Two regional officials told the Associated Press that Washington and Tehran had signaled they would proceed with the meeting, with U.S. Vice President JD Vance expected to lead the American side. Iranian Parliament Speaker Mohammad Bagher Qalibaf was reportedly slated to arrive early Wednesday to head Tehran's delegation. Yet Iranian state television broadcast a denial that any official had already reached Pakistan's capital, and Foreign Ministry spokesperson Esmail Baghaei said Tehran had no plans to resume talks for now. The mixed signals reflect deep distrust after the U.S. military seized an Iranian-flagged container vessel, the Touska, in the north Arabian Sea over the weekend.

Iranian officials condemned the seizure as a violation of the ceasefire, an act of "maritime banditry," and demanded the ship's immediate release along with its crew and passengers. Tehran has warned it will use "all its capacities" to defend itself, including what Qalibaf described in an overnight message as "new cards on the battlefield" that have not yet been revealed. The incident followed Iranian attacks on merchant vessels attempting to transit the Strait of Hormuz, further complicating efforts to restore commercial shipping through the critical chokepoint.
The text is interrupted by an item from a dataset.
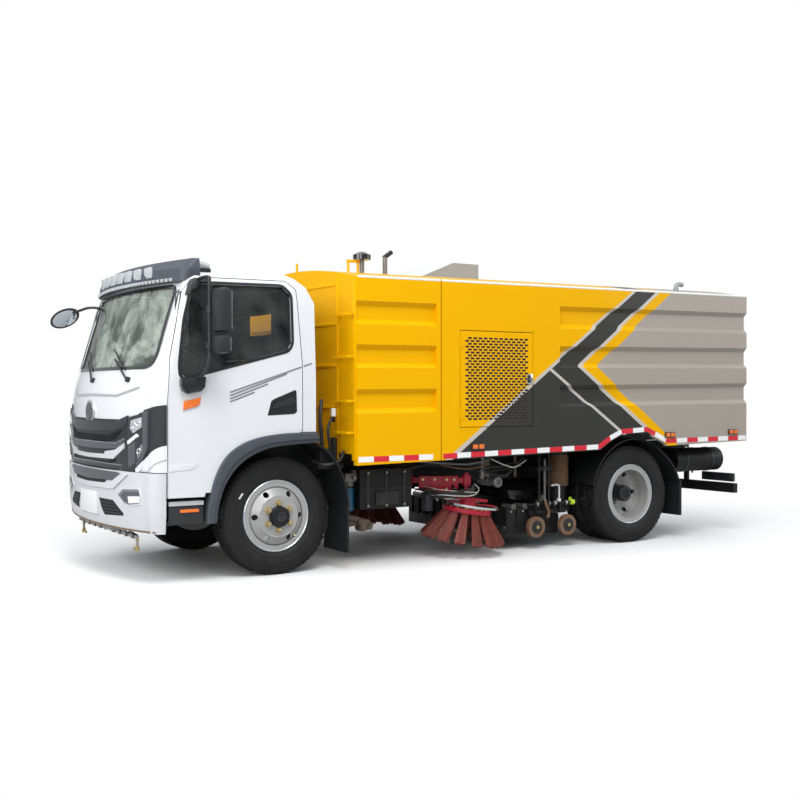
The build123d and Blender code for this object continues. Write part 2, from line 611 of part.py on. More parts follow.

The waterway's status has become one of the most volatile elements in the standoff. Shipping data showed traffic largely at a standstill earlier this week, with significant gaps in movement despite initial declarations from both sides that the strait would remain open. The U.S. has enforced a blockade as leverage, a position President Donald Trump reiterated in interviews, saying he would not lift it until a deal is reached. Iran, for its part, has refused to negotiate its "defensive capabilities" and accused Washington of undermining the peace process through "aggressive acts."

At the heart of the impasse are unresolved core disputes that preceded the war, which began on February 28. These include Iran's nuclear program, the future of international sanctions, and control over vital shipping routes. Trump has repeatedly stated that any agreement must preclude Iran from obtaining a nuclear weapon, describing the demand as "very simple." Iranian officials have pointed to a 10-point proposal they submitted during earlier talks, which Trump initially called a workable basis but which has since become entangled in disagreements over sequencing and concessions.
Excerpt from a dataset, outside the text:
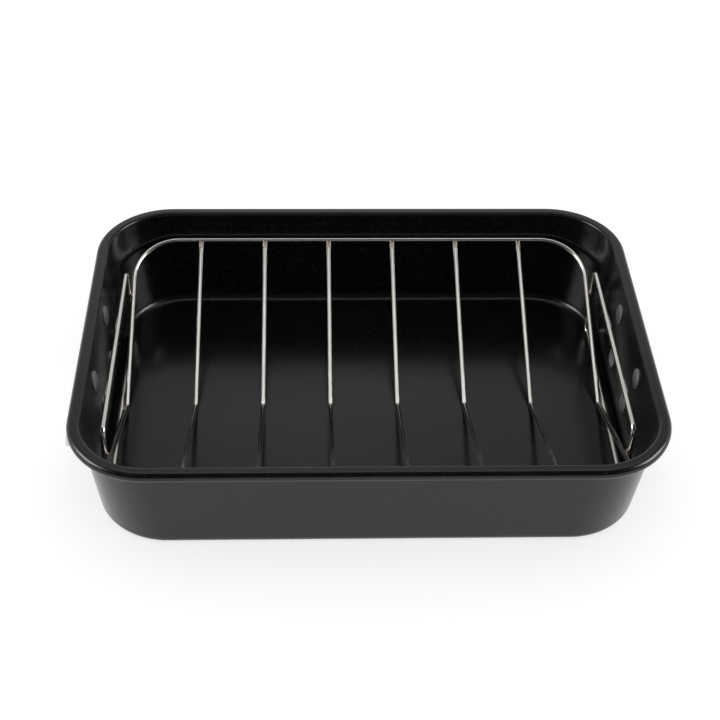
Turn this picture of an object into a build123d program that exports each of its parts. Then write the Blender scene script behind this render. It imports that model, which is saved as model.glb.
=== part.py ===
from build123d import *
import os
from math import asin, atan, cos, radians, sin, sqrt, tan

# Roasting pan with a lift-out V-shaped wire rack, in millimetres. +Z is up, X runs along the
# pan and Y across it. The origin is the middle of the underside of the base.

# Pan: one deep-drawn sheet
rim_length = 380.0
rim_width = 282.0
pan_height = 75.0
rim_corner_radius = 52.0
base_corner_radius = 48.0
base_bend_radius = 6.5
sheet = 1.0
wall_draft_angle = 5.1

# Rolled rim and the wire that it is rolled round
rim_wire_diameter = 5.0
rim_wire_clearance = 0.05
bead_gap = 1.0
rim_depth = 6.5
rim_bend_radius = 1.0
curl_angle = 255.0

# Handle bracket: a plate riveted to the end wall, with two ears
bracket_sheet = 1.5
bracket_bottom = 18.0
bracket_rim_gap = 4.8
bracket_rivet_margin = 8.6
bracket_corner_radius = 5.0
ear_spread = 96.0
ear_tip_radius = 4.7
ear_bend_radius = 1.2

# Rivets: four through each end wall and its bracket
rivet_top_margin = 6.6
rivet_bottom_margin = 8.1
rivet_upper_spacing = 68.6
rivet_lower_spacing = 47.0
rivet_shank_diameter = 5.0
rivet_hole_clearance = 0.05
rivet_head_diameter = 13.6
rivet_head_height = 2.0
rivet_head_edge = 0.7
rivet_tail_diameter = 8.4
rivet_tail_height = 1.8
rivet_tail_edge = 0.9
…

The rhetorical escalation has been notable. Trump warned that failure to reach an agreement by the deadline would mean "lots of bombs start going off" and that Iran would face "problems like they've never seen before." On Truth Social, he pushed back against suggestions that he is under pressure, writing that he is "winning a War, BY A LOT" and that the blockade is "absolutely destroying Iran." Iranian leaders, meanwhile, have insisted they will not negotiate "under the shadow of threats."

The uncertainty carries real consequences. Global oil prices have surged amid disruptions in the Strait of Hormuz, a conduit for roughly one-fifth of the world's seaborne petroleum. Analysts note that even a short extension of the ceasefire would require both sides to show restraint that has so far been in short supply. Pakistan, which has positioned itself as a mediator, continues logistical preparations at venues like the Serena Hotel in Islamabad, where billboards and security measures signal expectations of high-level arrivals. Yet without clear commitments from Tehran, those preparations risk becoming an expensive exercise in hope.

Reporting from Tehran suggests Iranian decision-makers are keeping the door to diplomacy slightly ajar while preparing for the possibility of renewed conflict. This hedging reflects the complicated domestic politics in both capitals. In Washington, the administration has emphasized that its military campaign, dubbed Operation Epic Fury, achieved tactical successes but has not yet produced the strategic breakthrough of a compliant Iranian regime. Hard-liners in Tehran appear strengthened by the conflict, complicating any path toward compromise.

The episode also highlights broader questions about how great powers manage escalation in an era of proxy conflicts and economic interdependence. The seizure of the Touska, whether viewed as legitimate enforcement of a blockade or as a breach of emerging norms around ceasefires, has eroded what little trust existed. Legal scholars continue to debate the action's standing under international law and the U.N. Charter, but in the immediate term such debates matter less than whether the two sides can find a face-saving way to extend the pause.

Should the talks proceed despite the current fog, negotiators will confront familiar obstacles: verification mechanisms for any nuclear limits, the sequencing of sanctions relief, and guarantees regarding freedom of navigation. Previous rounds have shown that both governments can claim victory in public while making the private compromises necessary to de-escalate. Whether that pattern can repeat before Wednesday's deadline remains the central uncertainty hanging over Islamabad's preparations.

For now, the region and global markets are left waiting to see if the public threats give way to private diplomacy or if the ceasefire's expiration will mark the return to open conflict. The coming days will test whether the channels of communication that Pakistan is working to preserve can overcome the deep structural grievances that ignited this war in the first place.